▶ [Stored data]
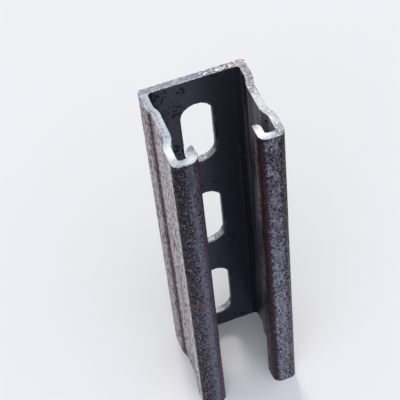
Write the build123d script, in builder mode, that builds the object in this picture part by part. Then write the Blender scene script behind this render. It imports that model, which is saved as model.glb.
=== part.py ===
"""Solar mounting rail: one short cut piece of slotted steel strut channel.

The rail stands on its sawn foot. The slotted back looks towards +Y, the open
mouth between the two lips towards -Y, and +Z runs along the rail.
Lengths are in millimetres.
"""

import os

from build123d import *

# Length of the piece and the strip it is rolled from.
rail_length = 153.0
wall = 3.0

# Section, seen along the rail. The front band stands a little wider than the back.
back_width = 41.0
front_flare = 0.5
depth = 41.0
lip_width = 10.0
return_height = 8.2

# Each side wall has a shallow waist between the back band and the front band.
waist_depth = 1.2
back_band = 9.8
rear_step = 3.9
front_band = 10.4
front_step = 3.8

# Bends, each measured on the side of the wall that its name gives.
back_outer_radius = 1.6
back_inner_radius = 1.6
lip_outer_radius = 3.0
lip_inner_radius = 0.8
return_outer_radius = 3.2
return_inner_radius = 0.8
step_radius = 7.0

# The free edge of the return is rolled over on the side that faces the wall.
tip_outer_radius = 0.6
tip_inner_radius = 1.7

# Slots punched in a row along the back, as many whole ones as the length holds.
slot_width = 12.8
slot_length = 31.2
slot_pitch = 50.0
first_slot_height = 24.7

# Lines of the section worked out from the sizes above.
back_face = depth / 2
lip_face = -depth / 2
back_side = back_width / 2
front_side = back_side + front_flare
waist_side = back_side - waist_depth
mouth_side = front_side - lip_width
return_end = lip_face + return_height
rear_step_start = back_face - back_band
rear_step_end = rear_step_start - rear_step
front_step_end = lip_face + front_band
front_step_start = front_step_end + front_step
slot_row_length = rail_length - first_slot_height - slot_length / 2
slot_count = int(slot_row_length // slot_pitch) + 1


with BuildPart() as slotted_rail:
    with BuildSketch() as section:
        # One half of the bent strip: along its outer face and back along its inner face.
        with BuildLine():
            Polyline(
                (0, back_face),
                (back_side, back_face),
                (back_side, rear_step_start),
                (waist_side, rear_step_end),
                (waist_side, front_step_start),
                (front_side, front_step_end),
                (front_side, lip_face),
                (mouth_side, lip_face),
                (mouth_side, return_end),
                (mouth_side + wall, return_end),
                (mouth_side + wall, lip_face + wall),
                (front_side - wall, lip_face + wall),
                (front_side - wall, front_step_end),
                (waist_side - wall, front_step_start),
                (waist_side - wall, rear_step_end),
                (back_side - wall, rear_step_start),
                (back_side - wall, back_face - wall),
                (0, back_face - wall),
                close=True,
            )
        make_face()

        def round_bend(x, y, radius):
            """Round the corner of the section that lies nearest to a point."""
            corner = section.vertices().sort_by_distance((x, y, 0)).first
            fillet(corner, radius=radius)

        # The bends of the back, the lip and its return, outside and inside.
        round_bend(back_side, back_face, back_outer_radius)
        round_bend(back_side - wall, back_face - wall, back_inner_radius)
        round_bend(front_side, lip_face, lip_outer_radius)
        round_bend(front_side - wall, lip_face + wall, lip_inner_radius)
        round_bend(mouth_side, lip_face, return_outer_radius)
        round_bend(mouth_side + wall, lip_face + wall, return_inner_radius)
        round_bend(mouth_side, return_end, tip_outer_radius)
        round_bend(mouth_side + wall, return_end, tip_inner_radius)

        # The four gentle bends of the waist, on both faces of the wall.
        for face_shift in (0, -wall):
            round_bend(back_side + face_shift, rear_step_start, step_radius)
            round_bend(waist_side + face_shift, rear_step_end, step_radius)
            round_bend(waist_side + face_shift, front_step_start, step_radius)
            round_bend(front_side + face_shift, front_step_end, step_radius)

        mirror(about=Plane.YZ)
    extrude(amount=rail_length)

    # The slots go through the back only, from its outer face inwards.
    with BuildSketch(Plane.XZ.offset(-back_face)):
        for index in range(slot_count):
            with Locations((0, first_slot_height + index * slot_pitch)):
                SlotOverall(slot_length, slot_width, rotation=90)
    extrude(amount=wall, mode=Mode.SUBTRACT)

slotted_rail.part.label = "slotted_rail"

os.makedirs("parts", exist_ok=True)
export_step(slotted_rail.part, "parts/slotted_rail.step")
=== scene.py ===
"""The looks of a solar mounting rail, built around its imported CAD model. Lengths are in metres."""

from functools import cache
from math import cos, hypot, radians, sin

import bmesh
import bpy
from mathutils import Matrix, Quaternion, Vector, noise


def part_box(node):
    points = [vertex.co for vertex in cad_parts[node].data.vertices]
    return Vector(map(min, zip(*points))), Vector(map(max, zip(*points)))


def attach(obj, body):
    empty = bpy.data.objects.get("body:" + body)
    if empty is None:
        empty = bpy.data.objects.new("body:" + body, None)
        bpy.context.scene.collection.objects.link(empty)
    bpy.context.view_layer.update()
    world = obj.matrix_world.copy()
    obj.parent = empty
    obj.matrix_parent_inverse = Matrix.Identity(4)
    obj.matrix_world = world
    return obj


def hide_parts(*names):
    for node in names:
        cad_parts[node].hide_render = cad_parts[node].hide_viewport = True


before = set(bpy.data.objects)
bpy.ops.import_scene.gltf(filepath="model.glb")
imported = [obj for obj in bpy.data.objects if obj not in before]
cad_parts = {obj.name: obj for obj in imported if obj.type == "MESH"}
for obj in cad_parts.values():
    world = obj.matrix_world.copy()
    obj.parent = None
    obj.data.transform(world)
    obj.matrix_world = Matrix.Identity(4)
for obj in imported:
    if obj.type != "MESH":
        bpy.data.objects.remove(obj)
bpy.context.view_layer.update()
mm = 0.001


# The room: a wide pale table in soft, faintly blue daylight. A soft lamp behind the rail
# throws its shadow forwards and lights up the cut end, and a weaker one in front lifts
# the lips. The camera looks down from the front left.
def linear(hex_colour):
    """The linear RGBA value of an sRGB hex colour."""
    channels = [int(hex_colour[i : i + 2], 16) / 255 for i in (1, 3, 5)]
    return [c / 12.92 if c <= 0.04045 else ((c + 0.055) / 1.055) ** 2.4 for c in channels] + [1.0]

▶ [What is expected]
Extract, word for word, every line beginning with the one that holds "mirror(about=Plane.YZ)" and concluding with the one that holds "if empty is". Include both of those lines.

▶ [Worked solution]
        mirror(about=Plane.YZ)
    extrude(amount=rail_length)

    # The slots go through the back only, from its outer face inwards.
    with BuildSketch(Plane.XZ.offset(-back_face)):
        for index in range(slot_count):
            with Locations((0, first_slot_height + index * slot_pitch)):
                SlotOverall(slot_length, slot_width, rotation=90)
    extrude(amount=wall, mode=Mode.SUBTRACT)

slotted_rail.part.label = "slotted_rail"

os.makedirs("parts", exist_ok=True)
export_step(slotted_rail.part, "parts/slotted_rail.step")
=== scene.py ===
"""The looks of a solar mounting rail, built around its imported CAD model. Lengths are in metres."""

from functools import cache
from math import cos, hypot, radians, sin

import bmesh
import bpy
from mathutils import Matrix, Quaternion, Vector, noise


def part_box(node):
    points = [vertex.co for vertex in cad_parts[node].data.vertices]
    return Vector(map(min, zip(*points))), Vector(map(max, zip(*points)))


def attach(obj, body):
    empty = bpy.data.objects.get("body:" + body)
    if empty is None:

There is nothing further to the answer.